May’s soft certified pre-owned vehicle sales performance may be more than just a speed bump. The CPO market is likely headed to its softest year in close to a decade

Following four consecutive month-over-month gains to start 2022 on a high note, the 208,423 CPO sales in May marked a 7% decrease from April and more than a 22% year-over-year decrease, according to a Cox Automotive analysis of Motor Intelligence data.

Through five months, certified sales have fallen 17.5.% from the same period of 2021, Cox said, and are expected to close the year with the lowest annual sales total since 2013.

Cox Automotive senior manager of economic and industry insights Chris Frey said in the analysis that the double-digit year-to-date drop in CPO sales isn’t a surprise, given market dynamics, and explained why the company isn’t as bullish on 2022 total sales.

“Earlier this year, we made a downward revision in our CPO sales forecast, as we expected dealers to have lower CPO inventory, as many newer-model used vehicles — vehicles that are often candidates for a CPO program — are being bought up by rental car companies, or simply not being sold through a CPO program while values remain high,” Frey said in the analysis.

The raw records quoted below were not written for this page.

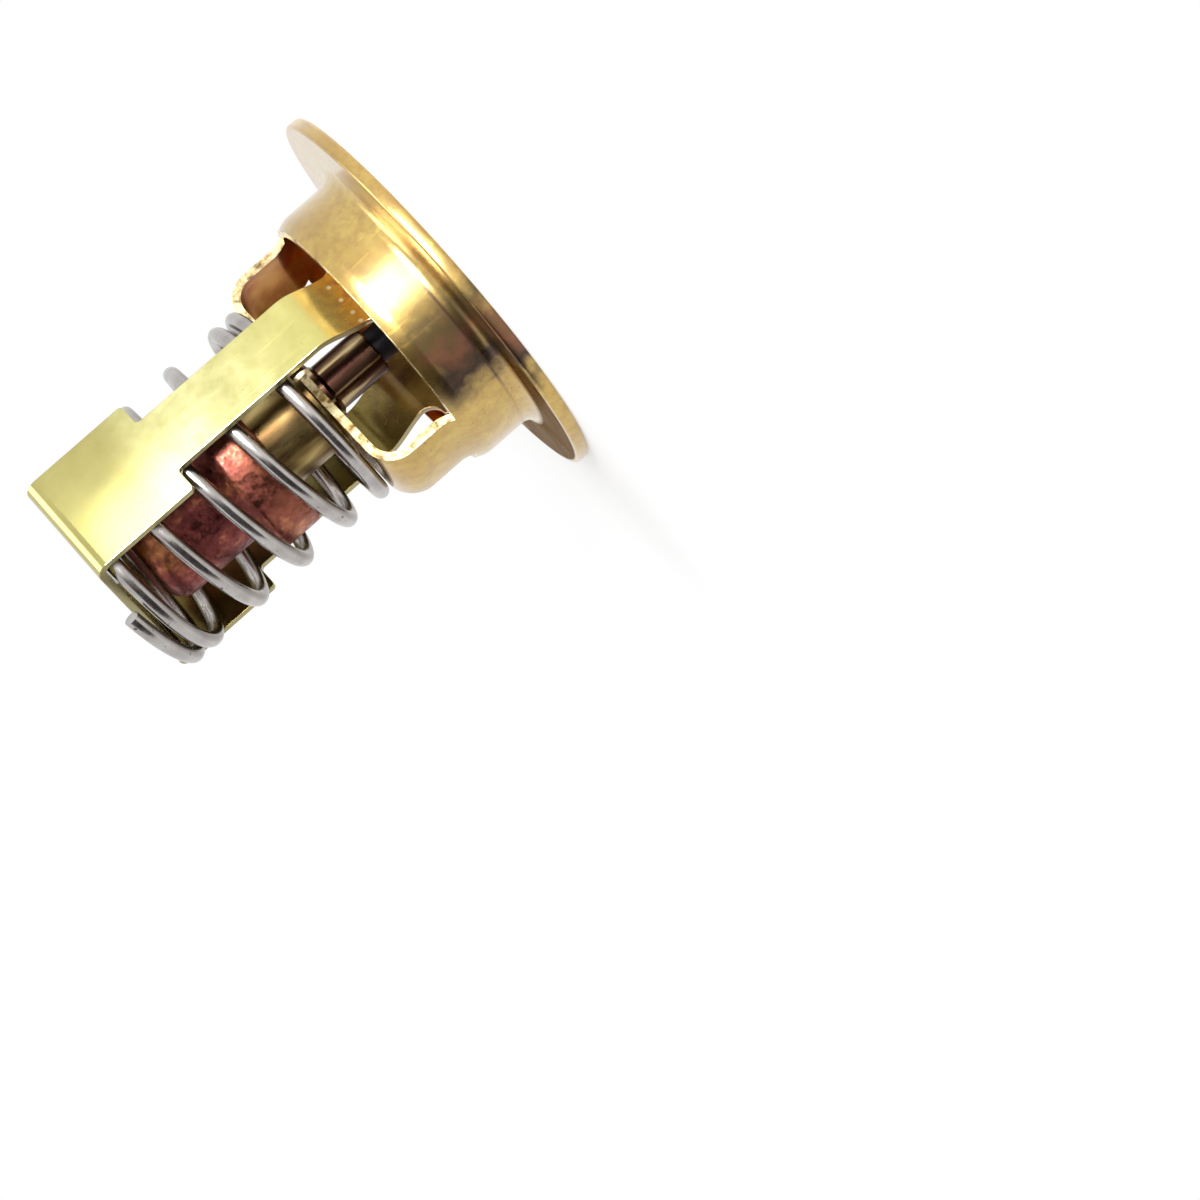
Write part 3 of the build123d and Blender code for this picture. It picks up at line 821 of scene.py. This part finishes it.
# the floor melts into the white surround away from the part
fade_start, fade_end = 28 * MM, 75 * MM
faded = times(tree, seen_directly(tree), map_range(tree, away, fade_start, fade_end, 0.45, 1.0))
backdrop = tree.nodes.new("ShaderNodeEmission")
backdrop.inputs["Color"].default_value = (1, 1, 1, 1)
backdrop.inputs["Strength"].default_value = 1.0
fade = tree.nodes.new("ShaderNodeMixShader")
tree.links.new(faded, fade.inputs[0])
tree.links.new(shader.outputs[0], fade.inputs[1])
tree.links.new(backdrop.outputs[0], fade.inputs[2])
tree.links.new(fade.outputs[0], tree.nodes["Material Output"].inputs["Surface"])
floor.data.materials.append(skin)

world = bpy.data.worlds.new("surround")
bpy.context.scene.world = world
world.use_nodes = True
tree = world.node_tree
tree.nodes.clear()
white = tree.nodes.new("ShaderNodeBackground")
white.inputs["Color"].default_value = (1, 1, 1, 1)
white.inputs["Strength"].default_value = 1.0
ambient = tree.nodes.new("ShaderNodeBackground")
ambient.inputs["Color"].default_value = (1, 1, 1, 1)
ambient.inputs["Strength"].default_value = 0.85
choose = tree.nodes.new("ShaderNodeMixShader")
tree.links.new(seen_directly(tree), choose.inputs[0])
tree.links.new(ambient.outputs[0], choose.inputs[1])
tree.links.new(white.outputs[0], choose.inputs[2])
out = tree.nodes.new("ShaderNodeOutputWorld")
tree.links.new(choose.outputs[0], out.inputs["Surface"])


def add_softbox(name, azimuth, elevation, distance, width, height, power, aim=(0, 0, 15 * MM)):
    """A soft lamp round the object, aimed at its middle unless another point is given."""
    a, e = math.radians(azimuth), math.radians(elevation)
    away = Vector((math.sin(a) * math.cos(e), -math.cos(a) * math.cos(e), math.sin(e)))
    lamp_data = bpy.data.lights.new(name, "AREA")
    lamp_data.shape = "RECTANGLE"
    lamp_data.size = width
    lamp_data.size_y = height
    lamp_data.energy = power
    lamp = bpy.data.objects.new(name, lamp_data)
    bpy.context.collection.objects.link(lamp)
    lamp.location = Vector(aim) + away * distance
    lamp.rotation_mode = "QUATERNION"
    lamp.rotation_quaternion = away.to_track_quat("Z", "Y")
    return lamp


add_softbox("key", -4, 9, 0.35, 0.16, 0.16, 1.1)
add_softbox("top", 60, 55, 0.4, 0.2, 0.2, 0.4)
# a narrow strip close by draws the bright patch down the metal and adds no other light
strip = add_softbox("strip", -5, 6, 0.08, 0.038, 0.044, 0.1)
strip.visible_diffuse = False
strip.visible_camera = False
# a smaller one draws the sheen on the stirrup's foot, its beam too narrow to reach the rest
sheen_spot = (-4 * MM, -9.6 * MM, 29 * MM)
sheen = add_softbox("sheen", 29.7, -3, 0.045, 0.005, 0.011, 0.000022, aim=sheen_spot)
sheen.data.spread = math.radians(20)
sheen.visible_diffuse = False
sheen.visible_camera = False

# a dark card stands to the camera's left, seen only in the metal
bpy.ops.object.select_all(action="DESELECT")
bpy.ops.mesh.primitive_plane_add(size=1)
card = bpy.context.object
card.name = "dark_card"
card_width, card_height = 75 * MM, 110 * MM
card_bearing, card_distance, card_z = math.radians(-68), 70 * MM, 54 * MM
card.scale = (card_width, card_height, 1)
card.rotation_euler = (math.radians(90), 0, card_bearing)
card.location = (card_distance * math.sin(card_bearing), -card_distance * math.cos(card_bearing),
                 card_z)
bpy.ops.object.transform_apply(location=True, rotation=True, scale=True)
skin, tree, shader, where = new_skin("dark_card")
tone = ramp(tree, noise(tree, where, 20), [(0.3, (0.02, 0.015, 0.015)), (0.7, (0.05, 0.04, 0.04))])
tree.links.new(tone, shader.inputs["Base Color"])
shader.inputs["Roughness"].default_value = 0.9
card.data.materials.append(skin)
card.visible_camera = False
card.visible_diffuse = False
card.visible_shadow = False

# the camera looks at the part lying over, so the frame is rolled about the line of sight
frame_pixels = 1200
focal_pixels = 3342.7
view_azimuth, view_elevation, view_roll = -29.7, 2.97, 131.3
view_distance = 250 * MM
aim_point = Vector((0, 0, 15 * MM))
aim_pixel = (291.5, 420.0)
a, e = math.radians(view_azimuth), math.radians(view_elevation)
back = Vector((math.sin(a) * math.cos(e), -math.cos(a) * math.cos(e), math.sin(e)))
right = Vector((math.cos(a), math.sin(a), 0))
up = back.cross(right)
upright = Matrix((right, up, back)).transposed()
rolled = upright @ Matrix.Rotation(math.radians(-view_roll), 3, "Z")
middle = frame_pixels / 2
wanted = Vector((aim_pixel[0] - middle, middle - aim_pixel[1], -focal_pixels)).normalized()
swing = wanted.rotation_difference(Vector((0, 0, -1))).to_matrix()
camera_data = bpy.data.cameras.new("camera")
camera_data.sensor_width = 36
camera_data.lens = focal_pixels * camera_data.sensor_width / frame_pixels
camera_data.clip_start = 0.01
camera = bpy.data.objects.new("camera", camera_data)
bpy.context.collection.objects.link(camera)
turned = (rolled @ swing).to_4x4()
camera.matrix_world = Matrix.Translation(aim_point + back * view_distance) @ turned
bpy.context.scene.camera = camera
bpy.context.scene.view_settings.view_transform = "Standard"

bpy.context.view_layer.update()
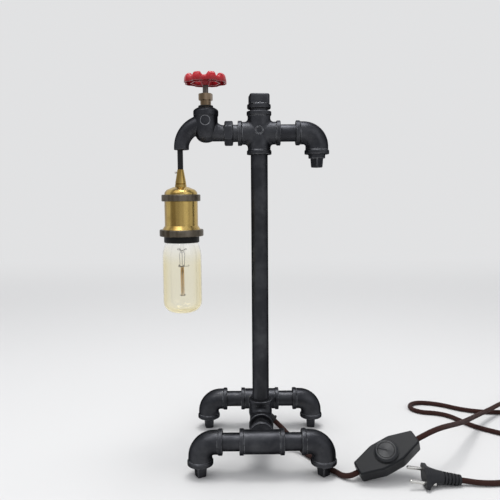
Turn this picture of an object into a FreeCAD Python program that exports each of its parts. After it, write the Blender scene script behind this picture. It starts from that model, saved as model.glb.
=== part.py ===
import FreeCAD
import Part
import math
import os
from types import SimpleNamespace

import Sketcher
from FreeCAD import Placement, Rotation, Vector

# Table lamp built from half-inch black malleable pipe fittings.
# Millimetres, +Z up. The floor is Z = 0 and the origin lies under the middle of the lamp's box.
# Pieces are laid out about the foot of the upright and moved to the origin at the end.

SIZES = {
    # pipe and fittings
    "pipe_outer": 21.3,
    "pipe_bore": 16.0,
    "fitting_outer": 28.4,
    "branch_outer": 28.0,
    "fitting_bore": 18.0,
    "collar_outer": 30.8,
    "collar_width": 4.5,
    "collar_slope": 1.2,
    "collar_round": 0.9,
    "crotch_round": 4.0,
    "face_reach": 26.5,
    "elbow_bend": 17.0,
    "thread_depth": 12.0,
    "thread_gap": 0.12,
    # what shows of each pipe between two fittings
    "base_gap": 20.0,
    "upright_gap": 313.3,
    "arm_gap": 19.0,
    # square plugs: four feet and the end of the right arm
    "foot_shoulder": 3.5,
    "foot_shoulder_tip": 15.4,
    "arm_shoulder": 5.0,
    "arm_shoulder_tip": 20.8,
    "head_root": 12.2,
    "head_tip": 10.8,
    "head_tall": 11.5,
    "head_round": 1.3,
    # plug on top of the cross
    "crown_neck": 22.0,
    "crown_neck_tall": 2.8,
    "crown_ring": 29.4,
    "crown_ring_tall": 6.1,
    "crown_ring_round": 1.7,
    "crown_head": 24.6,
    "crown_head_tall": 11.8,
    "crown_head_corner": 4.0,
    "crown_head_round": 2.0,
    # plain cast rings on the cross and on the tap
    "cross_ring": 10.0,
    "tap_ring": 12.6,
    "ring_width": 1.1,
    "ring_proud": 0.5,
    # tap body
    "stem_reach": 66.0,
    "mouth_reach": 97.0,
    "spout_drop": 16.8,
    "spout_outer": 18.7,
    "spout_bore": 14.0,
    "mouth_tall": 3.0,
    "barrel_outer": 29.6,
    "barrel_bore": 22.0,
    "barrel_below": 10.5,
    "barrel_floor": 6.0,
    "barrel_above": 21.2,
    "barrel_round": 10.5,
    "tap_collar": 31.2,
    "tap_collar_tall": 7.8,
    "tap_shoulder": 20.0,
    "tap_shoulder_tall": 2.7,
    "tap_thread_tall": 7.5,
    "inlet_outer": 19.6,
    "inlet_bore": 14.0,
    "hex_flats": 27.0,
    "hex_wide": 10.6,
    "hex_chamfer": 1.6,
    "hex_gap": 6.0,
    # head part of the tap
    "bonnet_neck": 13.3,
    "bonnet_neck_tall": 8.7,
    "bonnet_thread": 18.0,
    "bonnet_depth": 5.0,
    "gland_thread": 10.6,
    "gland_thread_tall": 4.5,
    "gasket_outer": 18.6,
    "gasket_tall": 2.4,
    "gland_flats": 15.5,
    "gland_tall": 8.2,
    "gland_roof": 1.8,
    "packing_tall": 1.7,
    "stem_outer": 7.0,
    "stem_thread": 9.5,
    "stem_thread_tall": 13.0,
    "stem_show": 10.3,
    "stem_drive": 5.8,
    "jumper_outer": 13.0,
    "jumper_tall": 3.0,
    "jumper_pin": 3.0,
    "jumper_pin_tall": 6.0,
    "jumper_drop": 7.0,
    "slide_gap": 0.1,
    # handwheel
    "rim_middle": 40.0,
    "rim_wide": 6.5,
    "rim_tall": 5.4,
    "rim_round": 2.2,
    "rim_wall": 1.8,
    "lobe_middle": 42.0,
    "lobe_outer": 10.0,
    "lobe_tall": 9.0,
    "hub_top": 15.0,
    "hub_tip": 9.0,
    "hub_tall": 9.5,
    "hub_drop": 4.4,
    "hub_recess": 2.2,
    "spoke_wide": 5.0,
    "spoke_thick": 3.2,
    "spoke_lift": 0.9,
    "wheel_screw_head": 8.0,
    "wheel_screw_tall": 1.9,
    "wheel_screw_shank": 3.0,
    "wheel_screw_long": 6.0,
    # black lead through the pipes
    "lead_outer": 7.0,
    "lead_bend": 18.0,
    "lead_show": 24.3,
    "knuckle_outer": 7.6,
    "knuckle_lift": 4.4,
    "hang_offset": 1.8,
    "soft_gap": 0.3,
    # lamp holder
    "grip_top": 7.9,
    "grip_waist": 13.8,
    "grip_bottom": 14.4,
    "grip_tall": 21.8,
    "grip_skirt": 4.0,
    "grip_thread": 10.0,
    "grip_thread_tall": 5.0,
    "grip_screw": 2.4,
    "grip_screw_long": 3.4,
    "grip_screw_below": 3.6,
    "cap_outer": 41.4,
    "cap_top": 18.8,
    "cap_dome_tall": 7.0,
    "cap_skirt_tall": 8.9,
    "cap_round": 4.0,
    "holder_wall": 1.2,
    "upper_ring": 48.8,
    "upper_ring_tall": 8.5,
    "upper_ring_below": 2.0,
    "ring_round": 1.3,
    "shell_outer": 41.8,
    "shell_tall": 37.3,
    "shell_flare": 48.0,
    "shell_flare_tall": 4.8,
    "sleeve_tall": 5.0,
    "lower_ring": 55.2,
    "lower_ring_tall": 8.5,
    "insert_skirt": 44.4,
    "insert_skirt_tall": 8.0,
    "insert_mouth": 41.2,
    "insert_throat": 30.4,
    "insert_mouth_tall": 11.8,
    "insert_roof": 3.0,
    "screw_shell_inner": 26.7,
    "screw_shell_wall": 0.65,
    "screw_shell_tall": 25.0,
    "screw_shell_inset": 2.0,
    "contact_wide": 10.0,
    "contact_thick": 0.8,
    # bulb
    "bulb_cap": 26.4,
    "bulb_cap_tall": 18.0,
    "bulb_cone_tall": 6.2,
    "bulb_cap_end": 10.4,
    "bulb_cap_wall": 0.6,
    "bulb_contact": 9.0,
    "bulb_contact_tall": 2.4,
    "bulb_glass": 49.0,
    "bulb_neck": 24.6,
    "bulb_show": 89.3,
    "bulb_shoulder": 19.8,
    "bulb_shoulder_round": 42.0,
    "bulb_end_round": 14.0,
    "glass_wall": 0.9,
    "glass_depth": 6.0,
    "mount_outer": 11.0,
    "mount_tall": 27.0,
    "filament_outer": 0.5,
    "filament_middle": 5.5,
    "filament_tall": 37.0,
    "filament_drop": 17.0,
    # mains lead, its coil, the dimmer and the plug
    "cord_outer": 6.4,
    "cord_lift": 3.4,
    "exit_angle": 48.0,
    "exit_height": 41.0,
    "drill_depth": 13.0,
    "grommet_outer": 10.4,
    "grommet_bead": 13.0,
    "grommet_bead_tall": 1.6,
    "grommet_proud": 3.4,
    "grommet_depth": 6.1,
    "coil_middle": 70.0,
    "coil_wide": 13.2,
    "coil_tall": 12.6,
    "dimmer_long": 78.0,
    "dimmer_wide": 33.0,
    "dimmer_waist": 24.0,
    "dimmer_end": 17.0,
    "dimmer_thick": 20.0,
    "dimmer_corner": 2.5,
    "dimmer_bulge": 14.0,
    "dimmer_edge": 2.0,
    "dimmer_wall": 1.6,
    "cord_entry": 6.0,
    "knob_seat": 29.0,
    "knob_seat_tall": 1.0,
    "knob_base": 27.0,
    "knob_top": 23.0,
    "knob_tall": 3.2,
    "knob_shaft": 6.0,
    "knob_mark": 1.2,
    "board_long": 50.0,
    "board_wide": 20.0,
    "board_thick": 1.6,
    "control_outer": 16.0,
    "control_tall": 8.5,
    "pin_outer": 4.0,
    "pin_long": 18.0,
    "pin_depth": 12.0,
    "pin_pitch": 19.0,
    "plug_face_long": 34.0,
    "plug_face_wide": 16.5,
    "plug_face_flat": 9.0,
    "plug_face_thick": 5.0,
    "plug_long": 42.0,
    "plug_tail": 12.0,
    "rib_pitch": 4.0,
    "rib_depth": 0.9,
}

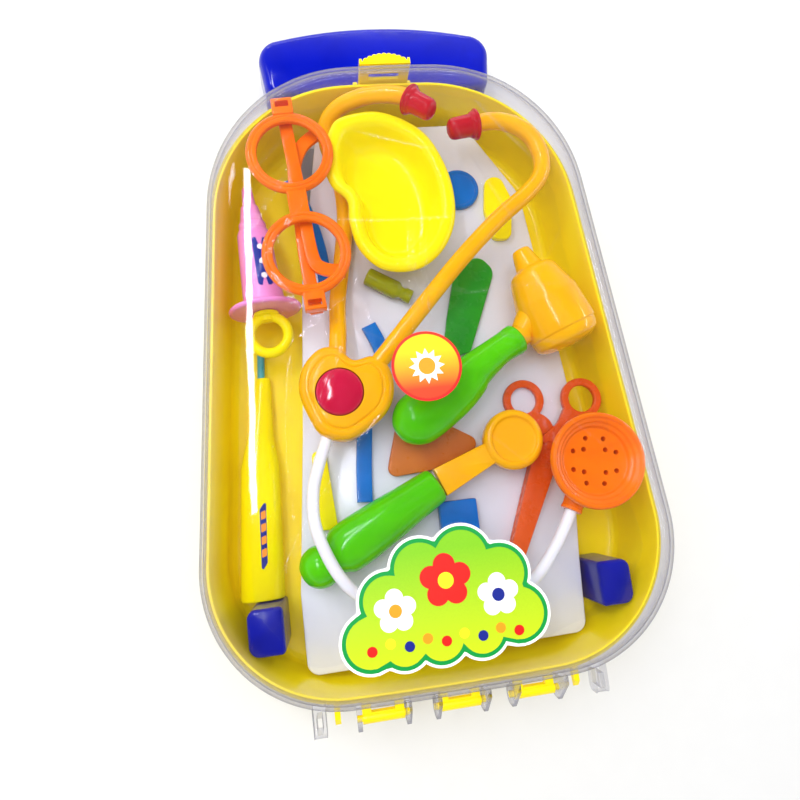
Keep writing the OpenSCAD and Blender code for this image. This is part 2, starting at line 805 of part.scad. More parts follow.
module chest_bell() {
    r = bell_diameter / 2;
    neck_z = hose_route[16].z - bell_bottom;
    turn = atan2(hose_route[15].y - bell_at.y, hose_route[15].x - bell_at.x);
    color("#ff7800")
        translate([bell_at.x, bell_at.y, bell_bottom])
            difference() {
                union() {
                    rotate_extrude()
                        polygon([[0, 0], [10, 0], [13, 1.2], [16, 5], [19, 10], [r - 4, 17],
                            [r - 1, 21.5], [r, 24.5], [r - 0.5, 26.8], [r - 1.6, 27.5],
                            [r - 2.8, 27.2], [r - 3.4, 26], [r - 5.2, 25.4], [r - 5.8, 24],
                            [r - 7.6, 23.2], [r - 8.4, 21.2], [10, 20.7], [0, 20.6]]);
                    rotate(turn)
                        translate([r - 10, 0, neck_z])
                            rotate([0, 90, 0]) {
                                cylinder(h = 11, r1 = 7, r2 = 5.6);
                                translate([0, 0, 11]) cylinder(h = 2, r = 6);
                            }
                }
                for (ring = [[4, 8.9, 37], [8, 13.5, 14.5]])
                    for (i = [0:ring[0] - 1])
                        rotate(360 * i / ring[0] + ring[2])
                            translate([ring[1], 0, 14.5])
                                cylinder(h = 10, r = 1.4, $fn = 16);
                translate([-bell_at.x, -bell_at.y, -bell_bottom])
                    aim(hose_route[16], hose_route[15])
                        cylinder(h = 30, r = hose_diameter / 2 + fit_gap);
            }
}

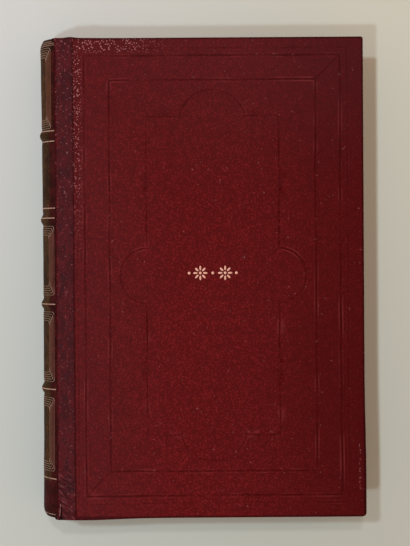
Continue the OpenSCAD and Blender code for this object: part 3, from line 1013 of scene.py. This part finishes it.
def cloth_drawing(outline):
    """All points of the flat drawing, with the edges that have to stay between them."""
    flat, edges = list(outline), []
    for line, _ in stamped:
        for d in ACROSS:
            loop = line(d * MM)
            edges += [(len(flat) + k, len(flat) + (k + 1) % len(loop)) for k in range(len(loop))]
            flat += loop
    for a, b in mitres:
        way = (Vector(b) - Vector(a)).normalized()
        side = Vector((-way.y, way.x))
        for d in ACROSS:
            ends = Vector(a) + way * 2.2 * MM + side * d * MM, Vector(b) - way * 2.2 * MM + side * d * MM
            run = split_run(*ends, 1.5 * MM) + [tuple(ends[1])]
            edges += [(len(flat) + k, len(flat) + k + 1) for k in range(len(run) - 1)]
            flat += run
    grid = [(x, y) for x in np.arange(cloth_x + 2.5 * MM, fore_x - 2.5 * MM, 3.1 * MM)
            for y in np.arange(-head_y + 2.5 * MM, head_y - 2.5 * MM, 3.1 * MM)]
    return flat + [p for p in grid if line_distances(*p).min() > 1.9 * MM], edges


def cloth_side(name):
    rings = [edge_ring(inset, z) for inset, z in wrap_profile()]
    border = rings[0]
    left = [(cloth_x + 0.12 * MM * (wander(0.0, y, 9 * MM, 3.7) - 1), y)
            for _, y in split_run(border[-1][:2], border[0][:2])][1:]
    outline = [p[:2] for p in border] + left
    flat, edges = cloth_drawing(outline)
    scaled = [Vector((x / MM, y / MM)) for x, y in flat]
    found = delaunay_2d_cdt(scaled, edges, [list(range(len(outline)))], 1, 1e-5)
    top_xy = [(p.x * MM, p.y * MM) for p in found[0]]

    heights, relief = stamped_height(top_xy)
    points = []
    for (x, y), h in zip(top_xy, heights):
        rim = min(fore_x - x, head_y - y, head_y + y) - EDGE_R
        inside = max(0.0, min(1.0, rim / (1.2 * MM), (x - cloth_x) / MM))
        astray = 0.3 * MM * inside
        points.append((x + astray * wander(x, y, 16 * MM, 4.4), y + astray * wander(x, y, 16 * MM, 6.6),
                       cover_top + h * inside))
    faces = [tuple(face) for face in found[2]] + grid_faces(len(rings), len(border), start=len(points))
    points += [p for ring in rings for p in ring]
    strays = [out_of_true(x, y) for x, y, z in points]
    points = [(x + dx, y + dy, z) for (x, y, z), (dx, dy) in zip(points, strays)]
    obj = mesh_piece(name, points, faces, cloth_finish)
    set_values(obj, RELIEF, relief + [0.0] * (len(points) - len(relief)))
    clean(obj, merge=0.03 * MM)
    return thickened(facing_up(obj), CLOTH)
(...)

“Currently, CPO sales are on track to finish near 2.3 million in 2022, down nearly 18% from last year’s 2.7 million.”

Based on Auto Remarketing’s prior reporting on Autodata Corp./Motor Intelligence data, that would mark the softest year for CPO since 2013, when there were 2.11 million sales. A year later, there were 2.34 million. Both were records at the time and part of a nine-year run of all-time highs for CPO.

Looking at the overall used-car market, Cox Automotive pointed to Dealertrack data based on a same-store set of dealerships that estimates that used retail sales in May were off 1% month-over-month (which is typical given the end of tax season) and fell 7% year-over-year.

In a bit of good news, the latter represented the slowest year-over-year decline through five months of 2022, the company said.